▶ Record extracts

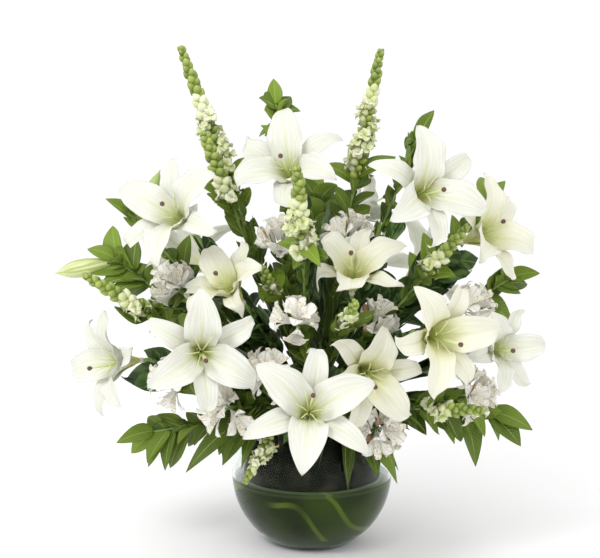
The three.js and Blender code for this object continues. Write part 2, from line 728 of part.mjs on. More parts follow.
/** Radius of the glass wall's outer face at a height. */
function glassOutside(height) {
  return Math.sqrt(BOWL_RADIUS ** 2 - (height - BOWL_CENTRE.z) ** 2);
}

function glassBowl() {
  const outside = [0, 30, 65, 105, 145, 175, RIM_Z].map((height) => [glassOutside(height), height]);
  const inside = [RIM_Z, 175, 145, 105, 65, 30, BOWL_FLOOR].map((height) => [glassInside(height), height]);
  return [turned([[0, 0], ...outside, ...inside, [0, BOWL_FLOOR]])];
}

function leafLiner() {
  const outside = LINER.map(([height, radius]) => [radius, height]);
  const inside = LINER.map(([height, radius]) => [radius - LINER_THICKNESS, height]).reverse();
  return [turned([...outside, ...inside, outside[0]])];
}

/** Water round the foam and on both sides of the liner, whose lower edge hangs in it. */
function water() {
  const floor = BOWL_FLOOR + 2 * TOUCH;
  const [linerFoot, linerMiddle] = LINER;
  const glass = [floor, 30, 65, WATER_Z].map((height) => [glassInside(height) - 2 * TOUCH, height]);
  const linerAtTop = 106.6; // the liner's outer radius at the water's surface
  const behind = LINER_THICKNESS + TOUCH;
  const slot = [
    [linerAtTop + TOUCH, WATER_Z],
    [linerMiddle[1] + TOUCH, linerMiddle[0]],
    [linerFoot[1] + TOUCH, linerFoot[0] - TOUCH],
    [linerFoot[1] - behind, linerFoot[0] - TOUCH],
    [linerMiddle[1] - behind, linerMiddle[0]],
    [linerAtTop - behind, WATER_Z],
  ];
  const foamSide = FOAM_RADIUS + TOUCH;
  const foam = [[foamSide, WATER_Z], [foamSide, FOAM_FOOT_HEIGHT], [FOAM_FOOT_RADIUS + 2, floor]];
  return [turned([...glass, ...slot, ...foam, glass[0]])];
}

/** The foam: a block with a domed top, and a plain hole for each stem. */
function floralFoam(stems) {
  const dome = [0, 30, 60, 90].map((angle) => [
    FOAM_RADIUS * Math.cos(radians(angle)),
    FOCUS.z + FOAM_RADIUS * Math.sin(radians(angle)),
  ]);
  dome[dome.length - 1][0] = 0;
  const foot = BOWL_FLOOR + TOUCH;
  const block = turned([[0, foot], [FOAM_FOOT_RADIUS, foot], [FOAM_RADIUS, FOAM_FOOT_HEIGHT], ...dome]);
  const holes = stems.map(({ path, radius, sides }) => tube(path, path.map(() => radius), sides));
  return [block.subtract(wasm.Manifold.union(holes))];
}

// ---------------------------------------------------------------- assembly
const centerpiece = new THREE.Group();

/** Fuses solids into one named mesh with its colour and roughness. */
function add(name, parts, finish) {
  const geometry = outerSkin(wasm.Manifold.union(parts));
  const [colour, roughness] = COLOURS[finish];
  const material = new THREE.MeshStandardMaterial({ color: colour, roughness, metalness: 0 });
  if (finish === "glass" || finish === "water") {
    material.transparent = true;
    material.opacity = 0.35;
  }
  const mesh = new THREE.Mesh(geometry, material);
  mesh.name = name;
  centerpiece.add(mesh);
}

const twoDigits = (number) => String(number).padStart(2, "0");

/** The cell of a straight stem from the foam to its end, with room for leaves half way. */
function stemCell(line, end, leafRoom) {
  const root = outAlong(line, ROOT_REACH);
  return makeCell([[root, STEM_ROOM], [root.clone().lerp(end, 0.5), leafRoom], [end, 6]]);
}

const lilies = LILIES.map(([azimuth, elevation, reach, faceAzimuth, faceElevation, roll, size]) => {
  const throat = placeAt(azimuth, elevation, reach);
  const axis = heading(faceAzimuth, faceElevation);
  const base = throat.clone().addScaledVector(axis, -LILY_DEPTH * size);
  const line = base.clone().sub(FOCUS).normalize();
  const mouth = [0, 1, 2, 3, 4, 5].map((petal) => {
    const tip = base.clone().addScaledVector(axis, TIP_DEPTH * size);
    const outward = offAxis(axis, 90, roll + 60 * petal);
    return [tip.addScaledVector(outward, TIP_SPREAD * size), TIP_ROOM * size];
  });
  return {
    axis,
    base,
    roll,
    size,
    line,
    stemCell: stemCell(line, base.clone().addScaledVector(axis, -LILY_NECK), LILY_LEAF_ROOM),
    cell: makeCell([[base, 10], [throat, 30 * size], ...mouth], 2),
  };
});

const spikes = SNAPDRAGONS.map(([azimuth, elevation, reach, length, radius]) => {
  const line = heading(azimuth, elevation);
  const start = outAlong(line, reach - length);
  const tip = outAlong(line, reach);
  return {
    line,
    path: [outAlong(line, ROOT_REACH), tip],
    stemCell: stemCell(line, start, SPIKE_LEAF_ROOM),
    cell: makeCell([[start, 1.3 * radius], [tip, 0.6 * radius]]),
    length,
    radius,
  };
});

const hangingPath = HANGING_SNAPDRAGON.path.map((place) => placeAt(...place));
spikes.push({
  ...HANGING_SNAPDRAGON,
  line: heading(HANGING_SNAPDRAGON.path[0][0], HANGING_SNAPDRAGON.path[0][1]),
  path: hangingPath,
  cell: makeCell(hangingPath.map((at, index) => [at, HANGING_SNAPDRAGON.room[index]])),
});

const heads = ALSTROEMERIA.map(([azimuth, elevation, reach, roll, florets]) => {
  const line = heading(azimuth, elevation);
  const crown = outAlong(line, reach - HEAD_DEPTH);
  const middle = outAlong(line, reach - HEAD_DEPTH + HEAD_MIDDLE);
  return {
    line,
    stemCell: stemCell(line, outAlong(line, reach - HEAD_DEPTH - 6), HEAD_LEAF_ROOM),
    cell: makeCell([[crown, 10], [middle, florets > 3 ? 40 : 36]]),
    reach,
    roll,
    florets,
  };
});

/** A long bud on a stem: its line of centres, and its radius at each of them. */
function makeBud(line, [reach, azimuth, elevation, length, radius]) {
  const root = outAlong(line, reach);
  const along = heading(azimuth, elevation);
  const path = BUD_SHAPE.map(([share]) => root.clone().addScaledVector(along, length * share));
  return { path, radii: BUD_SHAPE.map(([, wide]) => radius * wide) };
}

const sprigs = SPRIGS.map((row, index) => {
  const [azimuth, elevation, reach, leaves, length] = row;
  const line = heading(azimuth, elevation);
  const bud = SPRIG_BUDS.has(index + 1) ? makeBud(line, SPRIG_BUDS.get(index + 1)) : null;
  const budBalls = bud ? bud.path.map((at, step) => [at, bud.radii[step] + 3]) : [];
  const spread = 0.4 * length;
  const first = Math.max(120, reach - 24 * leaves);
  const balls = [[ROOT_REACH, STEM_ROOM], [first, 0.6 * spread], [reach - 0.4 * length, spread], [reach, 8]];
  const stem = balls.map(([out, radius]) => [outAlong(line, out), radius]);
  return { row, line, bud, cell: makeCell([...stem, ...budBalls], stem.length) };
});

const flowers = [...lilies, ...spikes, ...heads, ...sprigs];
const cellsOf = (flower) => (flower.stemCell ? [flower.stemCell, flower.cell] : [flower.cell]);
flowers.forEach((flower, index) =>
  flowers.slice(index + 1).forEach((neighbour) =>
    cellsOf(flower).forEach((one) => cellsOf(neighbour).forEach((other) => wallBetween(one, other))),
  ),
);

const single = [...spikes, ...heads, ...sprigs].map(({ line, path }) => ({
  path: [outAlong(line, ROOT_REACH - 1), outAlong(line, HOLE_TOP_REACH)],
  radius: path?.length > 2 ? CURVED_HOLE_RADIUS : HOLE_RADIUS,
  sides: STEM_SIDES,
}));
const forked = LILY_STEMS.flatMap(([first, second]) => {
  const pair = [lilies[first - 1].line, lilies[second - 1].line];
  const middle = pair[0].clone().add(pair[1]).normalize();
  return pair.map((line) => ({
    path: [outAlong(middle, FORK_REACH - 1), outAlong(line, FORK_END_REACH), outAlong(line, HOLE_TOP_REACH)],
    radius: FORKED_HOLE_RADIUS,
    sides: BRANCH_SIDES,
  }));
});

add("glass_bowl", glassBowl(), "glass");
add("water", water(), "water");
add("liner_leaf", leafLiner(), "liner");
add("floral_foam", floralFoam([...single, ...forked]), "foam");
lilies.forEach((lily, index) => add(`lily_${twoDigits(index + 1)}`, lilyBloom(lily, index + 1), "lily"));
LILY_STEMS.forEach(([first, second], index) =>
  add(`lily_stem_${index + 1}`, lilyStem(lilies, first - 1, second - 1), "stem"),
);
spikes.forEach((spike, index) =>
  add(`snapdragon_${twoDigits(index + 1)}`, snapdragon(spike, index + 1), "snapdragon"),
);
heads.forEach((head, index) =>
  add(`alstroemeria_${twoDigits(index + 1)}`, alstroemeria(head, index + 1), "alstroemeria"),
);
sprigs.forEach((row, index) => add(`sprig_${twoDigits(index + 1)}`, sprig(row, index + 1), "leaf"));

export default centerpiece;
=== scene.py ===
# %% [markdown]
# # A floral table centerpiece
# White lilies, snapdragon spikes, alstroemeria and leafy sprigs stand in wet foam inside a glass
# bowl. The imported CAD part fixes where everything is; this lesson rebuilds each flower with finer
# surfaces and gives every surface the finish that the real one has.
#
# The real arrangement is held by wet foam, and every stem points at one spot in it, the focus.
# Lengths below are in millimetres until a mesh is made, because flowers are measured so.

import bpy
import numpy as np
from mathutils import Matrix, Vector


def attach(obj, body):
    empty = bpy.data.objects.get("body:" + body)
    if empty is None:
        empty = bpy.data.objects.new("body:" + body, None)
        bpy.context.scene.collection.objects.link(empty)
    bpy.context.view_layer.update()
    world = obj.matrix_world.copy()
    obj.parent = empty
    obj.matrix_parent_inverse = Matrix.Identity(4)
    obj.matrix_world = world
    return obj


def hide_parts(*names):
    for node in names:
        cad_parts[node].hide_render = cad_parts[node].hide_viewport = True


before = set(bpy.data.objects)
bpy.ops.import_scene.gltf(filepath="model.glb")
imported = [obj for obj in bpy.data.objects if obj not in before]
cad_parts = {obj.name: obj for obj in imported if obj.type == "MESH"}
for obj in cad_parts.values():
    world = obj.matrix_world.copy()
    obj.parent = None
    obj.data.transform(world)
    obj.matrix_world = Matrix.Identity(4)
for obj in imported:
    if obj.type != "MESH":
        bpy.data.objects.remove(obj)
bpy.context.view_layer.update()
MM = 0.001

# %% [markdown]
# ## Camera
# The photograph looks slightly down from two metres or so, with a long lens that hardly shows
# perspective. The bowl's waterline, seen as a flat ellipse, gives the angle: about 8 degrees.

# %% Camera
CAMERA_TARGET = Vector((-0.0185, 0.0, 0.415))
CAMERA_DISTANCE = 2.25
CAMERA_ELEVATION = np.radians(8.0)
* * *
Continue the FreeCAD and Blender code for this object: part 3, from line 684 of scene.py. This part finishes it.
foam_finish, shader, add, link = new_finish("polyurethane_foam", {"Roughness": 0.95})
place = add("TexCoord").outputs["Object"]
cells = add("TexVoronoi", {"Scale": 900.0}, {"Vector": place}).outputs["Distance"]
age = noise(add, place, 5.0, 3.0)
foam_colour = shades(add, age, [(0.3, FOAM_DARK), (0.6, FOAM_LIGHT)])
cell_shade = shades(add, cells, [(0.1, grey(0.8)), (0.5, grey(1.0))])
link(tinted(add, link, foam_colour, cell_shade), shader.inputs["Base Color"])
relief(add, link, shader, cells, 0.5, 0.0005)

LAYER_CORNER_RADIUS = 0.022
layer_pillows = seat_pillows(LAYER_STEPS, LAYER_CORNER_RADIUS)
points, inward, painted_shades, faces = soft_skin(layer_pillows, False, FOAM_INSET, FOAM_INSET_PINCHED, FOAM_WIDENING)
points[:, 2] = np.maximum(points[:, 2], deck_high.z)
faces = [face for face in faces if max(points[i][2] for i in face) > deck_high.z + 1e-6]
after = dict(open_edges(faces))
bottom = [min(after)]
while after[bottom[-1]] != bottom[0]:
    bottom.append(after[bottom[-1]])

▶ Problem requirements
How many lines in the records hold the string "type"? Reply with the number alone.

▶ Solution for this problem
2